If you do a search on Craigslist, in almost any city, you will find dozens of DJ rigs for sale. There’s a ton of pristine sound equipment that can be had cheap. Want to know why? Because most of us are gear junkies. We need more gear. We need toys. We make a few bucks and convince ourselves that we found a gold mine. Break out the credit card. Beg the bank for a loan. Steal granny’s change out of the sofa cushions. Whatever. But we get all worked up and have to buy that stuff.

Then we wait.

Since we didn’t do our homework about marketing, we didn’t advertise. Since we were more concerned with making noise, than making friends, we didn’t develop the proper relationships. Since we don’t have a track record, nobody knows whether or not to subject their audience to our skills. Since we didn’t learn to maintain our equipment, everything ends up noisy and occasionally failing. Since we don’t know our market, we don’t know what kind of work will pay regularly. And. Since we we didn’t really accept any advice from people who were willing to offer it, we risk damaging the most important relationships we have.

No. I am not exaggerating. It happens every day. Not just to the folks in production work. Every industry has people doing the same thing.

Just because you can make a great pot of chili, does not mean you should open a restaurant.
Just because you own a lawn mower, does not mean you should be a landscaper.
Just because you bought a house, does not make you qualified to be a real estate investor.
Just because you can build an amazing chopper, does not mean you have any business opening a motorcycle shop.

I am not saying you can’t, just that you need to take time to know what you are really getting into before you bankrupt your family on a whim.

We live in a day and age, where we can google almost anything and have immediate answers. There are about 164 million blogs out there, offering free advice on almost any subject. The library has thousands of books on starting and managing a business. Chances are, you know someone who owns a business and can coach you into your own.

Don’t forget your wife and kids. Your wife has a vested interest in your success or failure. Her home and groceries probably depend on you. If she thinks it’s a bad idea, you need to listen. Nobody is more concerned with your success than she is. If she feels as excited about it as you are, then keep reading and learning about it. Don’t wait until you have it all figured out before asking her opinion. Don’t get hurt if she isn’t impressed. Just listen.

If it’s something you are sure about. Something you just can’t shake. It has to work. Start part time.

When we got into LegalShield, it was because I knew people who were already making good money with it. It was a minimal investment and I could do it without quitting my job. I don’t make a fortune with it, but it is steady money and still qualifies as a business.

When I began blogging and writing, I didn’t have to quit my job. I have to get up an hour earlier each day. I have to check email throughout the day. I take writing assignments around my schedule. It generates income, without taking time away from my family. The books are written at my own pace. I get more material, every day, because of my interaction with people at my job.

When I began working with eBay and Amazon, it was out of necessity. I needed extra income. But, it was the same deal. I worked around my job and family. Neither one required me to take a leap of faith and gamble with my family or finances.

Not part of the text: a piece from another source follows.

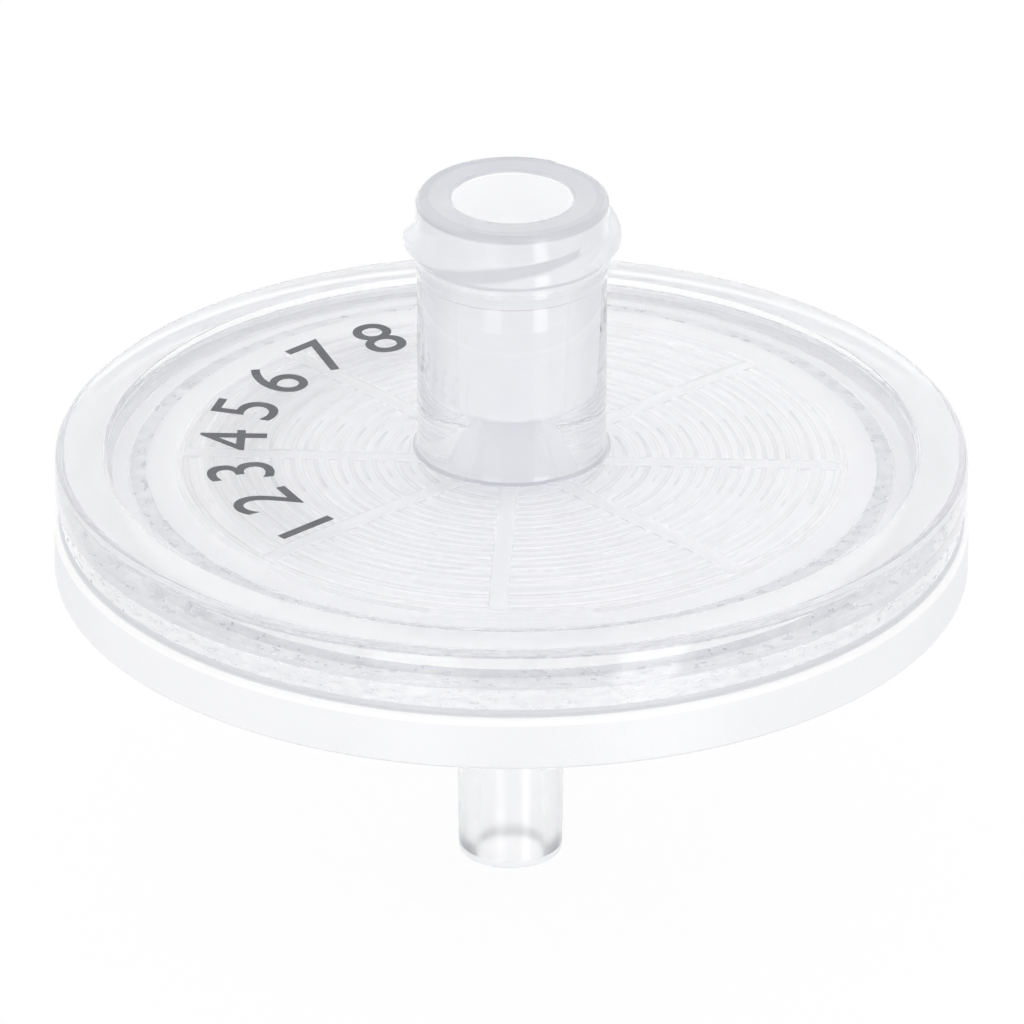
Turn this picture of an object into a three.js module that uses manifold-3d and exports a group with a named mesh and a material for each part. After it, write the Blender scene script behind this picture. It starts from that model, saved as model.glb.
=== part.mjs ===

My first two attempts at going full time in pro audio were both disasters. Both times, I borrowed money and made no profit. Both times, I ended up selling off the gear to pay bills later. Both times I jumped in with virtually no research or counsel. The time I finally succeeded, was on borrowed gear and later as a freelancer. Neither one cost anything. Both made money from day one.

My Soundcheck book covers all this in better detail. You should read it. My 21 Day Challenge will get you into a better position to accept advice from your wife. There’s plenty of blogs out there, that can help you make better decisions without taking big chances.

The bible says it’s foolish to go to war, without considering your situation. It says it’s foolish to start building something, without considering your resources. Do your homework. Leap when you have to and when you are ready. Not before.